%%

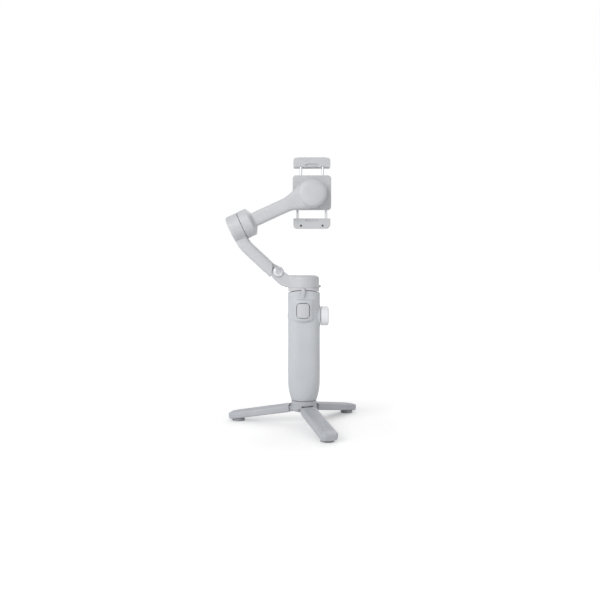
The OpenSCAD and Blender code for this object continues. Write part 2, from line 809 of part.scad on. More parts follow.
module clamp_plate() {
    color([0.77, 0.78, 0.79]) difference() {
        union() {
            upright(plate_y, plate_y + plate_t)
                translate(clamp_c) round_rect(plate_w, plate_h, 4);
            y_rod(roll_c[0], roll_c[1], 2 * roll_r - 2, roll_front + 2 * seam, plate_y + 1);
        }
        rod_pair(1, upper_rod_x, run_gap, rod_inner_end - jaw_close - 1, plate_h);
        rod_pair(-1, lower_rod_x, run_gap, rod_inner_end - jaw_close - 1, plate_h);
        for (side = [-1, 1])
            translate([clamp_c[0] + side * 6, rod_y, plate_low + 4])
                cylinder(d = 3.6, h = plate_h - 8);
    }
}

module clamp_springs() {
    color("silver") for (side = [-1, 1])
        translate([clamp_c[0] + side * 6, rod_y, plate_low + 4.2])
            cylinder(d = 3, h = plate_h - 8.4);
}

// Points along a quarter circle, for a corner cut in short flats
function corner_points(centre, r, from) =
    [for (step = [0 : 5]) centre + r * [cos(from + 18 * step), sin(from + 18 * step)]];

// Outline of a jaw seen from behind, with its outer edge up; crown is the rise of its middle
module jaw_outline(crown, corner) {
    outer = phone_gap / 2 + jaw_cap;
    inner = phone_gap / 2 - jaw_skirt;
    half = jaw_w / 2;
    flank = outer - crown;
    crown_points = crown > 0 ? [[0.6 * half, outer], [-0.6 * half, outer]] : [];
    polygon(concat([[half, inner]], corner_points([half - corner, flank - corner], corner, 0),
        crown_points, corner_points([corner - half, flank - corner], corner, 90),
        [[-half, inner]]));
}

module jaw(way, half_x, crown, corner) {
    face = phone_gap / 2 + pad_t;
    outer = phone_gap / 2 + jaw_cap;
    lip_inner = phone_gap / 2 - 4.2;
    difference() {
        upright(jaw_back_y, lip_y + lip_t) translate(clamp_c) mirror([0, way < 0 ? 1 : 0, 0])
            jaw_outline(crown, corner);
        upright(phone_y - 1.4, lip_y) translate(clamp_c) mirror([0, way < 0 ? 1 : 0, 0])
            translate([-jaw_w, -face]) square([2 * jaw_w, 2 * face]);
        upright(lip_y - 1, lip_y + lip_t + 1) translate(clamp_c) mirror([0, way < 0 ? 1 : 0, 0])
            translate([-jaw_w, 0]) square([2 * jaw_w, lip_inner]);
        upright(jaw_back_y - 1, jaw_back_y + 0.8) translate(clamp_c)
            mirror([0, way < 0 ? 1 : 0, 0])
            translate([-7.8, phone_gap / 2 - 3.9]) square([15.6, 2.9]);
        rod_pair(way, half_x, 0, phone_gap / 2 - jaw_skirt - 1, rod_outer_end);
        if (way < 0) jaw_screw_places(2.4, 1.6);
    }
}

module jaw_screw_places(d, depth) {
    for (side = [-1, 1])
        y_rod(clamp_c[0] + side * 13.1, gap_low - 4.2, d, jaw_back_y, jaw_back_y + depth);
}

module jaw_pad(way) {
    upright(phone_y - 1.4, lip_y) translate(clamp_c) mirror([0, way < 0 ? 1 : 0, 0])
        translate([-jaw_w / 2 + 2, phone_gap / 2]) square([jaw_w - 4, pad_t]);
}

module upper_jaw() { color([0.78, 0.79, 0.8]) jaw(1, upper_rod_x, 1.6, 2.5); }
module lower_jaw() { color([0.72, 0.73, 0.75]) jaw(-1, lower_rod_x, 0, 4); }
module upper_jaw_pad() { color([0.3, 0.3, 0.32]) jaw_pad(1); }
module lower_jaw_pad() { color([0.3, 0.3, 0.32]) jaw_pad(-1); }
module upper_jaw_rods() { color("silver") rod_pair(1, upper_rod_x, 0, rod_inner_end, rod_outer_end); }
module lower_jaw_rods() { color("silver") rod_pair(-1, lower_rod_x, 0, rod_inner_end, rod_outer_end); }
module lower_jaw_screws() { color("dimgray") jaw_screw_places(2.4, 1.6); }

module leg_front() { leg(0); }
module leg_right() { leg(1); }
module leg_left() { leg(2); }
module foot_front() { foot(0); }
module foot_right() { foot(1); }
module foot_left() { foot(2); }

handle_front_shell();
handle_rear_shell();
handle_base_cap();
tripod_socket();
battery_cell();
main_board();
usb_port();
control_panel();
status_lights();
rod_guide_sleeve();
trigger_button();
trigger_switch();
focus_knob();
knob_encoder();
joystick_base();
joystick_ring();
joystick_cap();
record_button();
mode_button();
power_button();
rod_outer_tube();
rod_inner_tube();
rod_head_collar();
pan_motor_rotor();
pan_motor_stator();
pan_bearing();
pan_housing();
fold_pin();
fold_pin_nut();
lower_arm_shell();
lower_arm_cover();
tilt_motor_stator();
tilt_bearing();
tilt_motor_rotor();
upper_arm_shell();
upper_arm_cover();
roll_motor_stator();
roll_bearing();
roll_motor_rotor();
clamp_plate();
clamp_springs();
upper_jaw();
upper_jaw_pad();
upper_jaw_rods();
lower_jaw();
lower_jaw_pad();
lower_jaw_rods();
lower_jaw_screws();
tripod_hub();
tripod_stud();
leg_pins();
leg_front();
leg_right();
leg_left();
foot_front();
foot_right();
foot_left();
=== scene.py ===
"""Looks of a hand-held three-axis phone gimbal that stands on its fold-out mini tripod.

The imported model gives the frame: every place comes from its boxes and joints. The classes below
model the visible shells, buttons, arms, clamp and legs, and dress them and the inner parts.
Lengths are in metres; MM turns millimetres into metres.
"""
import json
import logging
import math
from dataclasses import dataclass
from enum import Enum
from typing import Callable, Optional, Sequence, Union

import bpy
from mathutils import Matrix, Vector


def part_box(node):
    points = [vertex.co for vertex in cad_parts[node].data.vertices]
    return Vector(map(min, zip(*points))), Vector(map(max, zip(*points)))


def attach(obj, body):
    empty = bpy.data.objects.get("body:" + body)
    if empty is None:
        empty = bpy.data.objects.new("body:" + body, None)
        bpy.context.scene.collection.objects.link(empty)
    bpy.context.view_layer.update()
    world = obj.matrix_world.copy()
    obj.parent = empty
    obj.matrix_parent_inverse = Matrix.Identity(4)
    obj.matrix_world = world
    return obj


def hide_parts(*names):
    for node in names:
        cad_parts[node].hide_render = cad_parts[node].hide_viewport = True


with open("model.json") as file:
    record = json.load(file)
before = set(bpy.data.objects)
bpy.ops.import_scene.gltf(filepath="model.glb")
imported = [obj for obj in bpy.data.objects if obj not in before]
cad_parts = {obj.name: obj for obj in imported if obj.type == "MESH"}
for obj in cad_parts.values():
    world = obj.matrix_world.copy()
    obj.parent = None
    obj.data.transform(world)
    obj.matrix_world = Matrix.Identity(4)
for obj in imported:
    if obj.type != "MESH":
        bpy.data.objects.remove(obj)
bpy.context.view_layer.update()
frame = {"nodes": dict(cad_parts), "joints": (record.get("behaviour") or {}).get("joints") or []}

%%

*WHAT YOU SHOULD DO*
Print again the material above, limited to the lines from the one holding "imported = [obj" through the last, inclusive.

*WRITTEN SOLUTION*
imported = [obj for obj in bpy.data.objects if obj not in before]
cad_parts = {obj.name: obj for obj in imported if obj.type == "MESH"}
for obj in cad_parts.values():
    world = obj.matrix_world.copy()
    obj.parent = None
    obj.data.transform(world)
    obj.matrix_world = Matrix.Identity(4)
for obj in imported:
    if obj.type != "MESH":
        bpy.data.objects.remove(obj)
bpy.context.view_layer.update()
frame = {"nodes": dict(cad_parts), "joints": (record.get("behaviour") or {}).get("joints") or []}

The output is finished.